I am trying to convert a loop I have into a SSE intrinsics. I seem to have made fairly good progress, and by that I mean It's in the correct direction however I appear to have done some of the translation wrong somewhere as I am not getting the same "correct" answer which results from the non-sse code.
My original loop which I unrolled by a factor of 4 looks like this:
int unroll_n = (N/4)*4;
for (int j = 0; j < unroll_n; j++) {
for (int i = 0; i < unroll_n; i+=4) {
float rx = x[j] - x[i];
float ry = y[j] - y[i];
float rz = z[j] - z[i];
float r2 = rx*rx + ry*ry + rz*rz + eps;
float r2inv = 1.0f / sqrt(r2);
float r6inv = r2inv * r2inv * r2inv;
float s = m[j] * r6inv;
ax[i] += s * rx;
ay[i] += s * ry;
az[i] += s * rz;
//u
rx = x[j] - x[i+1];
ry = y[j] - y[i+1];
rz = z[j] - z[i+1];
r2 = rx*rx + ry*ry + rz*rz + eps;
r2inv = 1.0f / sqrt(r2);
r6inv = r2inv * r2inv * r2inv;
s = m[j] * r6inv;
ax[i+1] += s * rx;
ay[i+1] += s * ry;
az[i+1] += s * rz;
//unroll i 3
rx = x[j] - x[i+2];
ry = y[j] - y[i+2];
rz = z[j] - z[i+2];
r2 = rx*rx + ry*ry + rz*rz + eps;
r2inv = 1.0f / sqrt(r2);
r6inv = r2inv * r2inv * r2inv;
s = m[j] * r6inv;
ax[i+2] += s * rx;
ay[i+2] += s * ry;
az[i+2] += s * rz;
//unroll i 4
rx = x[j] - x[i+3];
ry = y[j] - y[i+3];
rz = z[j] - z[i+3];
r2 = rx*rx + ry*ry + rz*rz + eps;
r2inv = 1.0f / sqrt(r2);
r6inv = r2inv * r2inv * r2inv;
s = m[j] * r6inv;
ax[i+3] += s * rx;
ay[i+3] += s * ry;
az[i+3] += s * rz;
}
}
I essentially then went line by line for the top section and converted it into SSE intrinsics. The code is below. I'm not totally sure if the top three lines are needed however I understand that my data needs to be 16bit aligned for this to work correctly and optimally.

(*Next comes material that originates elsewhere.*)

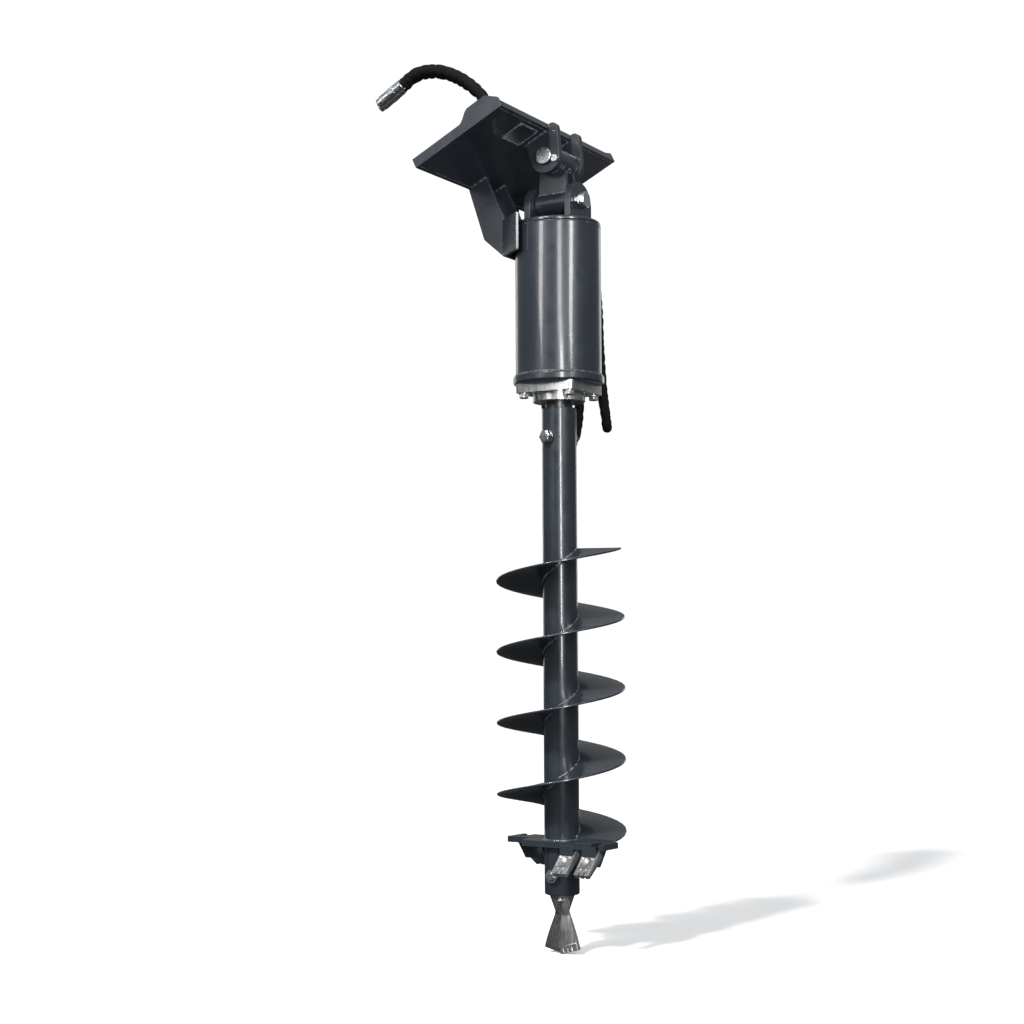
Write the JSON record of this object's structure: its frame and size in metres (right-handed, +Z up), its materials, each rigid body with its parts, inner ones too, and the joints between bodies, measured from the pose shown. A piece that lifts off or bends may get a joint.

float *x = malloc(sizeof(float) * N);
float *y = malloc(sizeof(float) * N);
float *z = malloc(sizeof(float) * N);
for (int j = 0; j < N; j++) {
for (int i = 0; i < N; i+=4) {
__m128 xj_v = _mm_set1_ps(x[j]);
__m128 xi_v = _mm_load_ps(&x[i]);
__m128 rx_v = _mm_sub_ps(xj_v, xi_v);
__m128 yj_v = _mm_set1_ps(y[j]);
__m128 yi_v = _mm_load_ps(&y[i]);
__m128 ry_v = _mm_sub_ps(yj_v, yi_v);
__m128 zj_v = _mm_set1_ps(z[j]);
__m128 zi_v = _mm_load_ps(&z[i]);
__m128 rz_v = _mm_sub_ps(zj_v, zi_v);
__m128 r2_v = _mm_mul_ps(rx_v, rx_v) + _mm_mul_ps(ry_v, ry_v) + _mm_mul_ps(rz_v, rz_v) + _mm_set1_ps(eps);
__m128 r2inv_v = _mm_div_ps(_mm_set1_ps(1.0f),_mm_sqrt_ps(r2_v));
__m128 r6inv_1v = _mm_mul_ps(r2inv_v, r2inv_v);
__m128 r6inv_v = _mm_mul_ps(r6inv_1v, r2inv_v);
__m128 mj_v = _mm_set1_ps(m[j]);
__m128 s_v = _mm_mul_ps(mj_v, r6inv_v);
__m128 axi_v = _mm_load_ps(&ax[i]);
__m128 ayi_v = _mm_load_ps(&ay[i]);
__m128 azi_v = _mm_load_ps(&az[i]);
__m128 srx_v = _mm_mul_ps(s_v, rx_v);
__m128 sry_v = _mm_mul_ps(s_v, ry_v);
__m128 srz_v = _mm_mul_ps(s_v, rz_v);
axi_v = _mm_add_ps(axi_v, srx_v);
ayi_v = _mm_add_ps(ayi_v, srx_v);
azi_v = _mm_add_ps(azi_v, srx_v);
_mm_store_ps(ax, axi_v);
_mm_store_ps(ay, ayi_v);
_mm_store_ps(az, azi_v);
}
}
I feel the main idea is correct however there is an/some error(s) somewhere as the resulting answer is incorrect.